Krept: People think that Kanye is… I don’t know what perception they have of him, but he was very cool. He was like [puts on an American accent], “Thank you, thank you for coming out man.” He was cool. And we got to see Kim Kardashian…
Konan: Yeah she’s alright…! [Both laugh]
Krept: It was sick, performing on stage with him on the first single of his new album. And he’s used that as the official video now.
How about Jay Z. Your early cover of Jay Z’s track got millions of hits, but it was removed from YouTube. Is there any beef there?

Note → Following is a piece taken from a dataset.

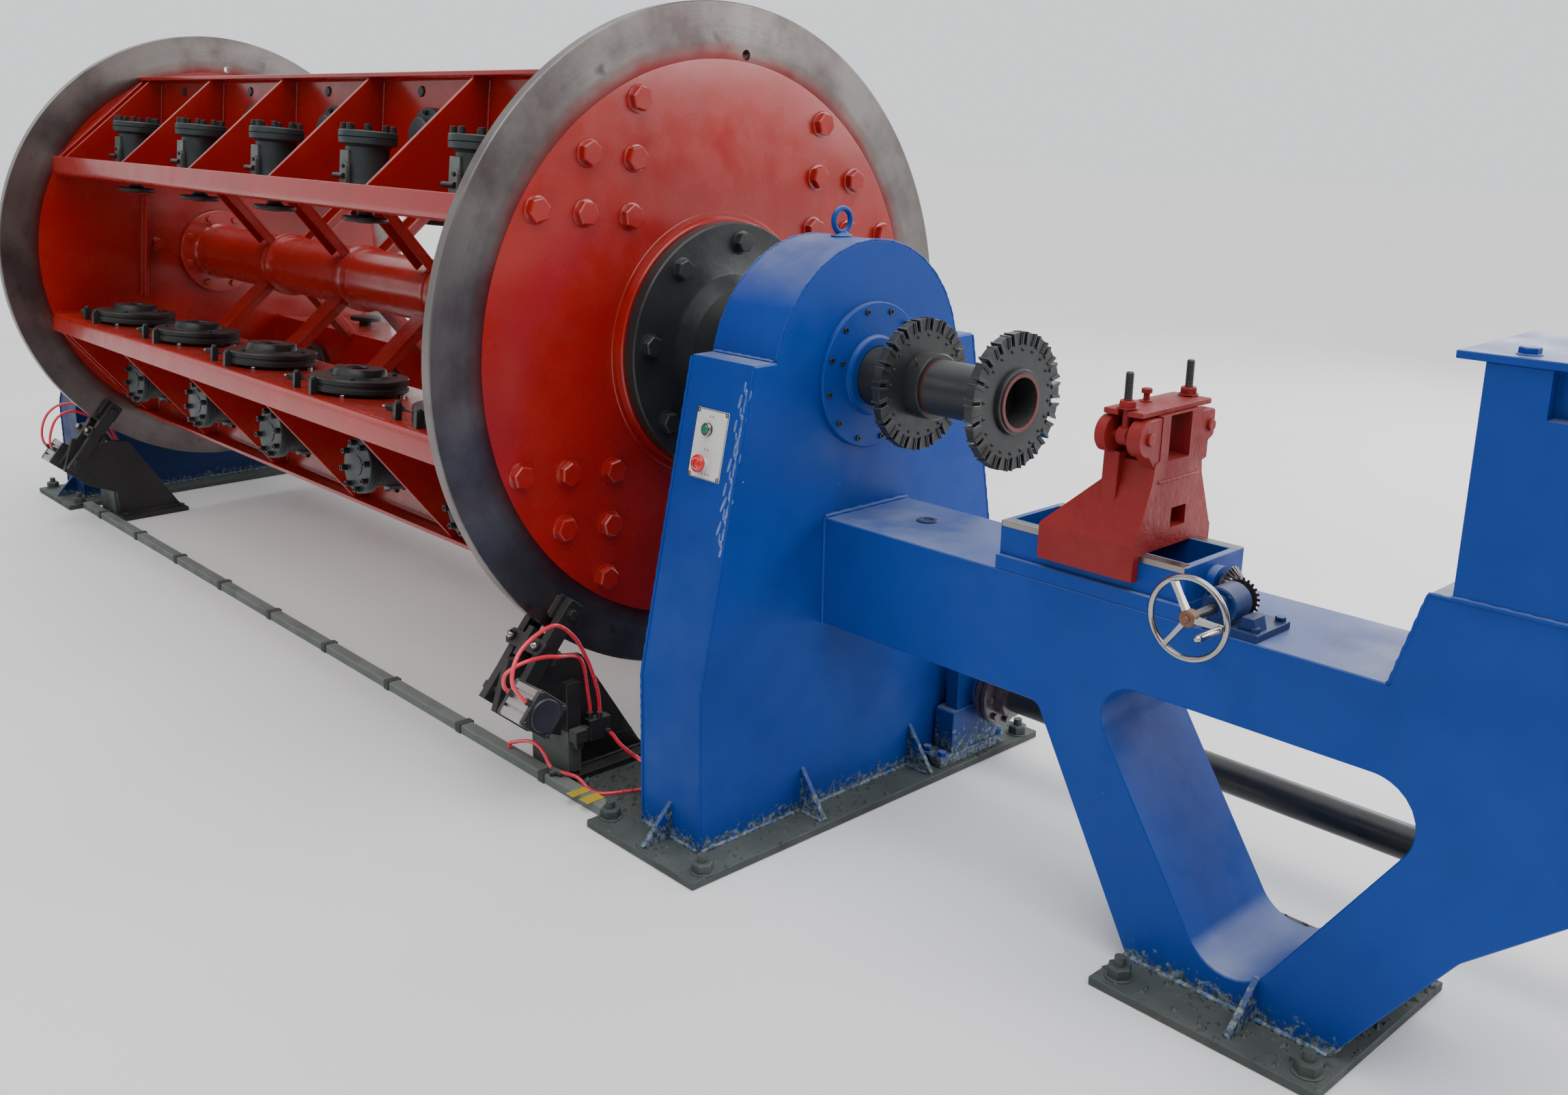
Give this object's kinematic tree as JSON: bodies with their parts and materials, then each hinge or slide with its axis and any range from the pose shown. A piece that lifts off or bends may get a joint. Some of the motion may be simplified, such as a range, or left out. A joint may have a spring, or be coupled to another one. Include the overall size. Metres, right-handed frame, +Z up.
{
  "type": "rigid-frame cable strander section",
  "caption": "Red bobbin cage between two big discs on blue pedestals, with rim brakes, lay plates and a closing-die holder on a stand with a handwheel slide",
  "frame": {"origin": "on the floor under the middle of the front pedestal's base plate", "axes": "+X downstream along the cage axis towards the die stand, +Y to the side away from the operator, +Z up"},
  "size_m": [6.49, 1.7992, 2.0276],
  "materials": {
    "cage_red": "glossy orange-red enamel, bare turned rim, oil and scuffs",
    "tube_red": "red enamel over rolled tube, worn at the collars",
    "hub_black": "blackened and oiled steel, worn bright at the edges",
    "machine_blue": "glossy royal-blue enamel, dusty on top faces",
    "dark_blue": "dark blue enamel in shade",
    "panel_grey": "light grey plate",
    "green_plastic": "glossy green push-button",
    "signal_red": "glossy red mushroom button",
    "holder_oxide": "red-oxide paint with chips and grease",
    "bright_steel": "polished rim and spokes, brown hub",
    "duct_green": "dirty grey-green floor duct",
    "brake_black": "black paint over flame-cut plate",
    "cylinder_alloy": "anodised aluminium with T-slots",
    "hose_red": "translucent red polyurethane tube"
  },
  "bodies": {
    "ground": {"front_pedestal": "machine_blue", "front_bearing_cover": "machine_blue", "rear_pedestal": "dark_blue", "control_plate": "panel_grey", "die_stand": "machine_blue", "column_cap": "machine_blue", "slide_frame": "machine_blue", "gear_bracket": "machine_blue", "bearing_block": "machine_blue", "floor_duct": "duct_green", "front_brake_bracket": "brake_black", "rear_brake_bracket": "brake_black", "front_valve_block": "brake_black", "rear_valve_block": "brake_black", "hose_front_a": "hose_red", "hose_front_b": "hose_red", "hose_feed": "hose_red", "hose_floor": "hose_red", "hose_rear_a": "hose_red", "hose_rear_b": "hose_red"},
    "cage": {"front_disc": "cage_red", "rear_disc": "cage_red", "centre_tube": "tube_red", "column_near_upper": "cage_red", "column_near_lower": "cage_red", "column_far_lower": "cage_red", "column_far_upper": "cage_red", "front_shaft": "hub_black", "rear_shaft": "hub_black", "lay_plate_1": "hub_black", "lay_plate_2": "hub_black"},
    "line_shafting": {"line_shaft": "hub_black"},
    "start_push": {"start_button": "green_plastic"},
    "stop_push": {"stop_button": "signal_red"},
    "die_carriage": {"die_holder": "holder_oxide", "clamp_plate": "holder_oxide"},
    "near_swing_bolt": {"swing_bolt_near": "holder_oxide"},
    "far_swing_bolt": {"swing_bolt_far": "holder_oxide"},
    "screw": {"lead_screw": "hub_black"},
    "wheel": {"handwheel": "bright_steel"},
    "front_outer_arm": {"front_brake_arm_outer": "brake_black", "front_brake_cylinder": "cylinder_alloy"},
    "front_inner_arm": {"front_brake_arm_inner": "brake_black"},
    "rear_outer_arm": {"rear_brake_arm_outer": "brake_black", "rear_brake_cylinder": "cylinder_alloy"},
    "rear_inner_arm": {"rear_brake_arm_inner": "brake_black"},
    "bobbin_brake_1": {"brake_disc_1": "hub_black"},
    "bobbin_brake_2": {"brake_disc_2": "hub_black"},
    "bobbin_brake_3": {"brake_disc_3": "hub_black"},
    "bobbin_brake_4": {"brake_disc_4": "hub_black"},
    "bobbin_brake_5": {"brake_disc_5": "hub_black"},
    "bobbin_pintle_1": {"pintle_1": "hub_black"},
    "bobbin_pintle_2": {"pintle_2": "hub_black"},
    "bobbin_pintle_3": {"pintle_3": "hub_black"},
    "bobbin_pintle_4": {"pintle_4": "hub_black"},
    "bobbin_pintle_5": {"pintle_5": "hub_black"}
  },
  "joints": [
    {"name": "cage_spin", "type": "hinge", "parent": "ground", "child": "cage", "pos_m": [-0.465, 0, 1.128], "axis": [1, 0, 0], "continuous": true},
    {"name": "line_shaft_spin", "type": "hinge", "parent": "ground", "child": "line_shafting", "pos_m": [-0.465, 0.45, 0.203], "axis": [1, 0, 0], "continuous": true},
    {"name": "bobbin_brake_1_spin", "type": "hinge", "parent": "cage", "child": "bobbin_brake_1", "pos_m": [-0.90325, -0.52895, 0.94753], "axis": [0, 0.1011, 0.9949], "continuous": true},
    {"name": "bobbin_brake_2_spin", "type": "hinge", "parent": "cage", "child": "bobbin_brake_2", "pos_m": [-1.51975, -0.52895, 0.94753], "axis": [0, 0.1011, 0.9949], "continuous": true},
    {"name": "bobbin_brake_3_spin", "type": "hinge", "parent": "cage", "child": "bobbin_brake_3", "pos_m": [-2.13625, -0.52895, 0.94753], "axis": [0, 0.1011, 0.9949], "continuous": true},
    {"name": "bobbin_brake_4_spin", "type": "hinge", "parent": "cage", "child": "bobbin_brake_4", "pos_m": [-2.75275, -0.52895, 0.94753], "axis": [0, 0.1011, 0.9949], "continuous": true},
    {"name": "bobbin_brake_5_spin", "type": "hinge", "parent": "cage", "child": "bobbin_brake_5", "pos_m": [-3.36925, -0.52895, 0.94753], "axis": [0, 0.1011, 0.9949], "continuous": true},
    {"name": "pintle_1_slide", "type": "slide", "parent": "cage", "child": "bobbin_pintle_1", "axis": [0, -0.1011, -0.9949], "range_m": [0, 0.1]},
    {"name": "pintle_2_slide", "type": "slide", "parent": "cage", "child": "bobbin_pintle_2", "axis": [0, -0.1011, -0.9949], "range_m": [0, 0.1]},
    {"name": "pintle_3_slide", "type": "slide", "parent": "cage", "child": "bobbin_pintle_3", "axis": [0, -0.1011, -0.9949], "range_m": [0, 0.1]},
    {"name": "pintle_4_slide", "type": "slide", "parent": "cage", "child": "bobbin_pintle_4", "axis": [0, -0.1011, -0.9949], "range_m": [0, 0.1]},
    {"name": "pintle_5_slide", "type": "slide", "parent": "cage", "child": "bobbin_pintle_5", "axis": [0, -0.1011, -0.9949], "range_m": [0, 0.1]},
    {"name": "start_button_push", "type": "slide", "parent": "ground", "child": "start_push", "axis": [0, 0.9788, -0.2047], "range_m": [0, 0.003], "stiffness_N_per_m": 900, "springref_m": -0.002},
    {"name": "stop_button_push", "type": "slide", "parent": "ground", "child": "stop_push", "axis": [0, 0.9788, -0.2047], "range_m": [0, 0.004]},
    {"name": "die_slide", "type": "slide", "parent": "ground", "child": "die_carriage", "axis": [1, 0, 0], "range_m": [-0.08, 0.08]},
    {"name": "lead_screw_turn", "type": "hinge", "parent": "ground", "child": "screw", "pos_m": [1.123, -0.029, 0.845], "axis": [1, 0, 0], "range_deg": [-2890, 2890]},
    {"name": "handwheel_turn", "type": "hinge", "parent": "ground", "child": "wheel", "pos_m": [1.168, -0.1, 0.845], "axis": [0, 1, 0], "range_deg": [-2890, 2890]},
    {"name": "near_swing_bolt_tilt", "type": "hinge", "parent": "die_carriage", "child": "near_swing_bolt", "pos_m": [0.922, -0.131, 1.135], "axis": [1, 0, 0], "range_deg": [0, 95]},
    {"name": "far_swing_bolt_tilt", "type": "hinge", "parent": "die_carriage", "child": "far_swing_bolt", "pos_m": [0.922, 0.091, 1.135], "axis": [1, 0, 0], "range_deg": [-95, 0]},
    {"name": "front_brake_outer_swing", "type": "hinge", "parent": "ground", "child": "front_outer_arm", "pos_m": [-0.4285, -0.61579, 0.39413], "axis": [0, 0.766, -0.6428], "range_deg": [-0.5, 1]},
    {"name": "front_brake_inner_swing", "type": "hinge", "parent": "ground", "child": "front_inner_arm", "pos_m": [-0.5375, -0.61579, 0.39413], "axis": [0, 0.766, -0.6428], "range_deg": [-1, 0.5]},
    {"name": "rear_brake_outer_swing", "type": "hinge", "parent": "ground", "child": "rear_outer_arm", "pos_m": [-3.8405, -0.61579, 0.39413], "axis": [0, 0.766, -0.6428], "range_deg": [-1, 0.5]},
    {"name": "rear_brake_inner_swing", "type": "hinge", "parent": "ground", "child": "rear_inner_arm", "pos_m": [-3.7315, -0.61579, 0.39413], "axis": [0, 0.766, -0.6428], "range_deg": [-0.5, 1]}
  ],
  "couplings": [
    {"joint": "line_shaft_spin", "follows": "cage_spin", "ratio": -3},
    {"joint": "lead_screw_turn", "follows": "die_slide", "rad_per_m": 628.32},
    {"joint": "handwheel_turn", "follows": "die_slide", "rad_per_m": -628.32},
    {"joint": "front_brake_inner_swing", "follows": "front_brake_outer_swing", "ratio": -1},
    {"joint": "rear_brake_inner_swing", "follows": "rear_brake_outer_swing", "ratio": -1}
  ]
}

Krept: I don’t know man… everything seems alright. Someone made up a rumour that Jay Z personally took it down.
Konan: [Laughs] As if he was like “nah I don’t like those guys.”
Krept: Or “Jay Z paid this much to get a video removed” or something like that. I don’t know where it came from. All it was was copyright. Some [third party] took the video down. I wasn’t like Jay Z said “you have to take the video down man.” It wasn’t like that.
You’ve worked with Ed Sheeran, Emilie Sande, Rick Ross… You’re signed. You have a tour coming up. Have you finally made it?
Krept: I’m probably going to do a world tour in arenas some day and think, I need to do stadiums. And then when I do stadiums I’ll think, I need to do parks! I don’t know when it’s going to come, but there will be a realisation.
Konan: Music is very fickle. We’ve seen a lot of people get to a stage and then fall completely off. We’re always on our toes. We don’t want to get complacent or get content with where we’re at. I feel like when we’re in the big leagues with all the big artists that will be the time. We just pray that happens.